The album-opening “Sunshine” sets the mood: a slightly off-mic “One, two, buckle your shoe” ushers in a rolling-and-a-tumbling banjo riff that provides the backbone for the tune. And then – what’s this? A fiddle and a guitar chasing each other’s tails? Uh-huh. Followed by a cool chik-chik-chik-chik-chik-tha-wump when the drums grab the bass by the hand and jump into the circle, sending the whole works shaking and twirling, grinning in the groove.

And that’s the deal with Country : that loose-limbed, dopey-grinned vibe the album is saturated in. If the “R” in R. Crumb’s name stood for “Rasta,” then this is the music he would draw. Even Giant Panda’s rally call for the Occupy movements (“Kids In The Square”) makes you want to shake something … and doesn’t lack a thing message-wise because of it.

The acoustic instrumentation (the aforementioned banjo, fiddle, and acoustic guitar along with some sweet and tasteful dobro work, haybale-in-the-sun harmonica, fiddly-diddly upright piano, and percussion-and-drum weaves that lock in solid but never overpower) sounds perfectly natural in the hands of the Giant Pandas. It’s obvious that this is not a novelty record early on – these sounds are coming from their souls.

When the music underneath leans more toward roots than reggae – “Far Away” and “Healing” for instance – it’s the vocals over top of it all that keep things from straying too far away from an irie place.
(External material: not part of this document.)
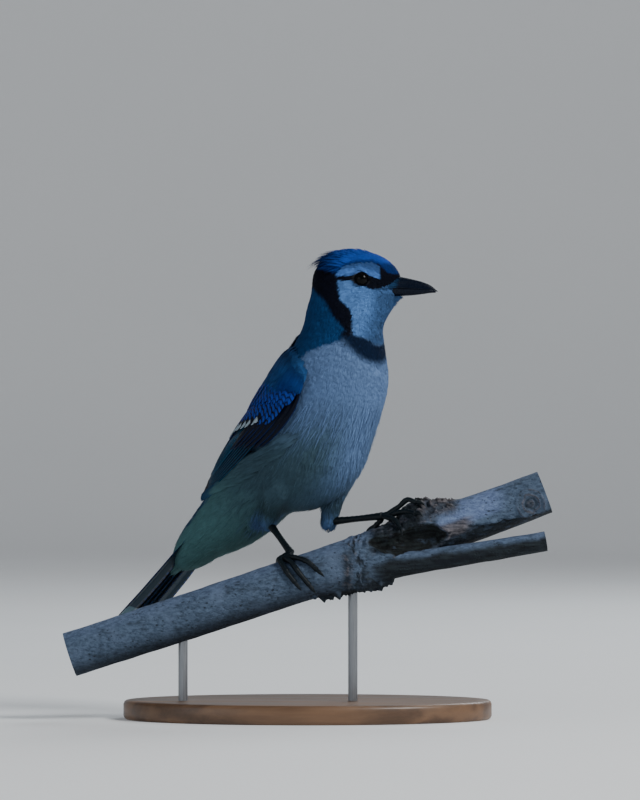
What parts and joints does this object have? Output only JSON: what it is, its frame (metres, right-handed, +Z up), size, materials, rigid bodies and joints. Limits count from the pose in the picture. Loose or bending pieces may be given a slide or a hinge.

This is classic GPGDS: cool harmonies and phrases that hook your ear in the nicest of ways – repeated like a mellow brain massage without ever seeming repetitious.

The title track has a happy-go-lucky bounce to it that might remind you of the Dead’s “Deal” for a moment or two; if you want to hear what GPGDS can do with some actual Dead, dig their take on “New Speedway Boogie”. The band totally embraces the song’s hipster-as-observer mood, the shuffling rhythm punctuated by tasty bits of slide guitar. “Workingman’s Panda,” indeed.

Only a band that has played music all night could deliver “All Night Music” in this manner: a mellow burble that takes the album home, sleepy-eyed and smiling, fingers searching the dash for those beat-up-and-comfy shades to hold the morning sun at bay.

Mmmmmm … let’s do it again.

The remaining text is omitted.